I took the control panel out:
The two screws on the bulb housing are used to adjust the light intensity that arrives on the photoresistors. Then I removed the PCB from the front panel. Here is a look at the panel backside:
This shows one of the photoresistors. 

They are mounted in compartments on either side of the light bulb. Here is a picture with the bulb illuminated.
I measured the resistance on the photoresists on the 'good side' of the assembly. I found about 20k when the button was not pressed. The other side had about 75k, and there was no way to get that down.
Since the manual does not specify what type of photoresistor they used for this assembly, I needed to experiment a bit. So I bought a bunch of photoresistors with different resistances for a 'shootout'. 

A few days later, I received six different types, and I measured their resistance in the cavity with the light bulb on. I finally settled on GL5549, which is widely available on ebay. It is specified to have a dark resistance of 10M and 100-200 under illumination. But that seems to be a fairly weak light intensity. In the Beogram assembly it showed 20k with the aperture fully opened. 

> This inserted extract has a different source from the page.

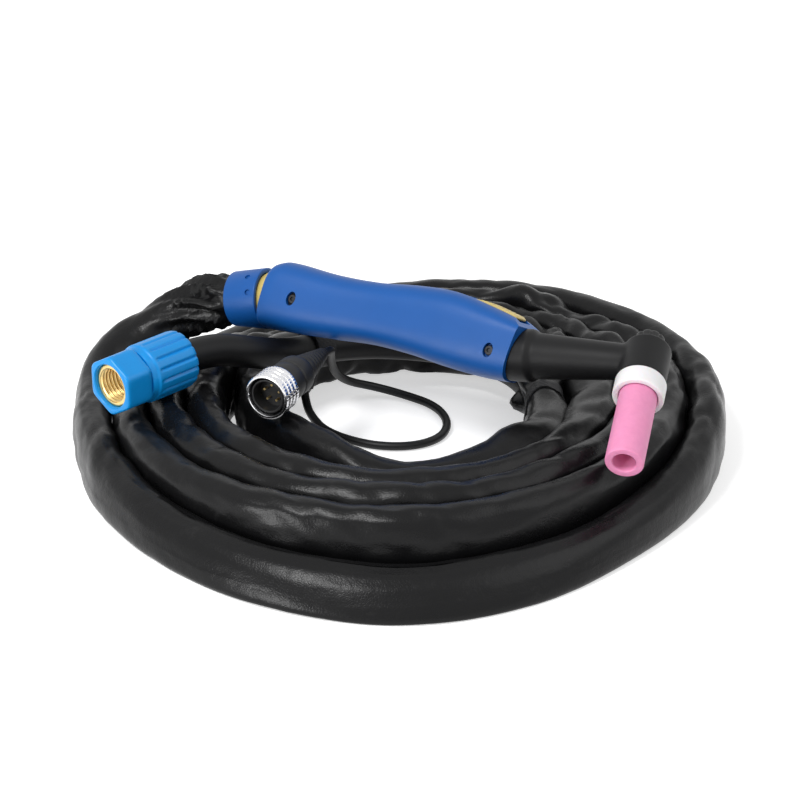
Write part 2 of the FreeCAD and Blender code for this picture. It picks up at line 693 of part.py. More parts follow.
def make_shells():
    """Both handle shells: hollow, with the ball's seat, the neck's bore, ribs and slots."""
    outer = handle_loft(0, HANDLE_REAR, HANDLE_STATIONS[-1][0]).cut(end_block(0)).cut(nose_block())
    cavity = handle_loft(HANDLE_WALL, CAVITY_START, CAVITY_END)
    rib = box(SWITCH_X + 2, SWITCH_X + SWITCH_LENGTH - 2, -FAR, FAR,
              SWITCH_FLOOR, SWITCH_FLOOR + SWITCH_RIB_HEIGHT)
    cavity = cavity.cut(rib)
    half = TRIGGER_WIDTH / 2 + TRIGGER_SLOT_GAP
    slot = box(TRIGGER_SLOT_START, TRIGGER_SLOT_END, -half, half, TRIGGER_SLOT_FLOOR, FAR)
    pocket = Part.makeCylinder(SPRING_RADIUS + RUNNING_GAP, FAR, V(SPRING_X, 0, spring_floor()))
    neck = disc(NECK_PLUG_RADIUS + SEAT_GAP, 0, NECK_PLUG_END + HOSE_NUT_BACK)
    neck = neck.fuse(disc(HOSE_NUT_RADIUS + RUNNING_GAP, 0, NECK_PLUG_END + HOSE_NUT_LENGTH))
    x_axis = frame(V(0, 0, 0), V(0, 0, 1), V(1, 0, 0))
    seat = placed(disc(SEAT_RADIUS, SEAT_START, CAVITY_START + CAVITY_LAP), x_axis)
    body = outer.cut(cavity)
    cutters = (Part.makeSphere(BALL_RADIUS + RUNNING_GAP), seat, along_neck(neck), slot, pocket,
               switch_box(SEAT_GAP), trigger_pin_hole(SEAT_GAP), screws(SEAT_GAP))
    for cutter in cutters:
        body = body.cut(cutter)
    near = body.common(box(-FAR, FAR, -FAR, 0, -FAR, FAR))
    far = body.common(box(-FAR, FAR, 0, FAR, -FAR, FAR))
    return near, far


def make_ball_seat():
    """Bush behind the ball, which both shells are screwed to."""
    bush = ring(SEAT_RADIUS - SEAT_GAP, SEAT_BORE, SEAT_START + SEAT_GAP, CAVITY_START)
    bush = placed(bush, frame(V(0, 0, 0), V(0, 0, 1), V(1, 0, 0)))
    return bush.cut(Part.makeSphere(BALL_RADIUS + RUNNING_GAP)).cut(screws(SEAT_GAP))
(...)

While in there I decided to also replace the light bulb with a white LED (Newark 14N9428) to ensure better long term stability. I used a 1k resistor to limit the current. Here is an impression:
This shows the backside:
After verifying that the light intensity was high enough to yield the 0.61V I put everything back together, adjusted the brightness screws on the bulb housing to get the 0.61V on both sides and then fired up the deck. And it was back in business. So this appears to be fixed!